Mike Bourscheid présente deux travaux assez disparates dans leur qualité et surtout dans leur originalité. Alors que son hommage à Ansel Adams souffre d’une esthétique défaillante, le premier étage de l’exposition profite d’une installation loufoque qui produit un commentaire assez rigolo sur les vestiges d’une masculinité qui se réduit à des béquilles symboliques et à leur parade. Une des découvertes de You I Landscape est le travail de Pit Molling sur les frontières du dessin « manuel » et infographique. Son dessin géant, représentant une mer de bulles de savon promet des réflexions artistiques intéressantes.

Les artistes de You I Landscape ont été choisis à la suite d’un appel aux candidatures interrégional, qui a motivé l’envoi d’une centaine de dossiers. Mais l’idée d’interroger les valeurs des images contemporaines semble souffrir de cette appropriation trop évidente que beaucoup d’artistes font des possibilités actuelles. Une évidence qui conduit à un vocabulaire plastique post-conceptuel qui oblitère plus qu’il ne rend lisible des problématiques qui pourraient faire avancer les pions d’un échiquier dont les mouvements semblent en suspens, pour l’instant.
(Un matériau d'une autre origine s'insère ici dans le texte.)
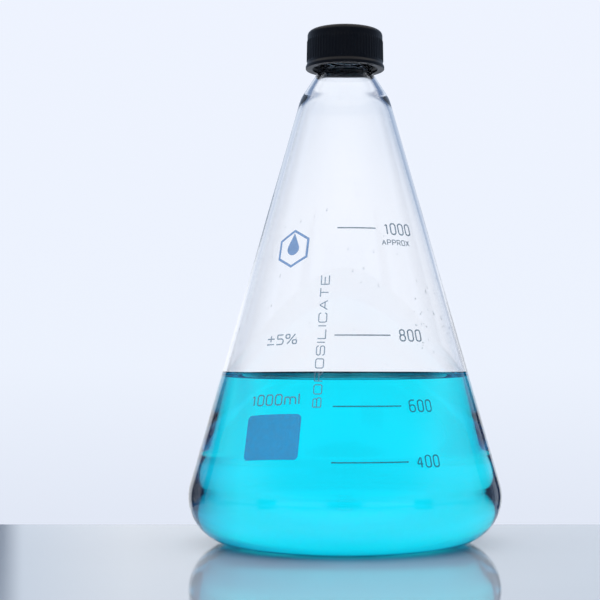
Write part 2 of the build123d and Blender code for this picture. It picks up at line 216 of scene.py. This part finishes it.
# --- mesh work ----------------------------------------------------------------------------------
def add_object(name, made):
    """The object of a finished bmesh, linked to the scene."""
    mesh = bpy.data.meshes.new(name)
    made.to_mesh(mesh)
    made.free()
    piece = bpy.data.objects.new(name, mesh)
    bpy.context.scene.collection.objects.link(piece)
    return piece


def ridge(thread, angle, z):
    """How far a screw ridge moves the wall out at an angle from +X and a height."""
    out = 0.0
    for lap in range(math.ceil(thread["turns"]) + 1):
        turns = angle / (2 * math.pi) + lap
        ends = smooth(turns / THREAD_RUN_OUT) * smooth((thread["turns"] - turns) / THREAD_RUN_OUT)
        off_crest = abs(z - thread["start"] - PITCH * turns)
        flank = (thread["base"] - thread["crest"]) / 2
        out += thread["depth"] * ends * smooth((thread["base"] / 2 - off_crest) / flank)
    return out


def lathe(name, outline, segments, reshape=None):
    """Closed mesh turned from an outline that starts and ends on the axis."""
    made = bmesh.new()
    rings = []
    for index, (radius, z) in enumerate(outline):
        if radius < 1e-6:
            rings.append([made.verts.new((0, 0, z * MM))])
            continue
        ring = []
        for step in range(segments):
            angle = 2 * math.pi * step / segments
            out, up = reshape(index, radius, z, angle) if reshape else (radius, z)
            spot = (out * math.cos(angle) * MM, out * math.sin(angle) * MM, up * MM)
            ring.append(made.verts.new(spot))
        rings.append(ring)
    for ring, following in zip(rings, rings[1:]):
        for step in range(segments):
            nxt = (step + 1) % segments
            if len(ring) == 1:
                made.faces.new((ring[0], following[nxt], following[step]))
            elif len(following) == 1:
                made.faces.new((ring[step], ring[nxt], following[0]))
            else:
                made.faces.new((ring[step], ring[nxt], following[nxt], following[step]))
    bmesh.ops.recalc_face_normals(made, faces=made.faces)
    piece = add_object(name, made)
    piece.data.shade_smooth()
    return piece


def blown_unevenness(angle, z):
    """Slow waves in a blown wall, as a part of its greatest depth."""
    waves = (
        math.sin(2 * angle + 0.031 * z + 0.7)
        + 0.6 * math.sin(3 * angle - 0.052 * z + 2.1)
        + 0.4 * math.sin(5 * angle + 0.083 * z + 4.0)
    )
    return waves / 2


def make_glass():
    """The whole blown body: base, heel, cone, shoulder, threaded neck and fire-polished lip."""
    outside, inside = outside_outline(), cavity_outline()
    first_inside = len(outside)
    thread_low = NECK_THREAD["start"] - NECK_THREAD["base"]

    def reshape(index, radius, z, angle):
        if index >= first_inside:
            fade = smooth((radius - BORE_RADIUS) / 6) * smooth((z - FLOOR) / 12)
            return radius + UNEVENNESS * fade * blown_unevenness(angle, z), z
        if z > thread_low and radius > NECK_RADIUS - 0.01:
            return radius + ridge(NECK_THREAD, angle, z), z
        return radius, z

    return lathe("flask_glass", outside + inside[::-1], SEGMENTS, reshape)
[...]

La Triennale jeune création 2013 – You I Landscape dure encore jusqu’au 28 avril au Carré Rotondes, 1, rue de l’Aciérie à Luxemburg-Hollerich ; ouvert du vendredi au dimanche de 14 à 19 heures ; nocturne le jeudi à 22 heures ; entrée libre ; www.rotondes.lu. Publication d’un catalogue aux éditions Les Rotatives, Carré Rotondes et CNA ; 134 pages, 28 euros ; en vente sur eshop.cna.public.lu.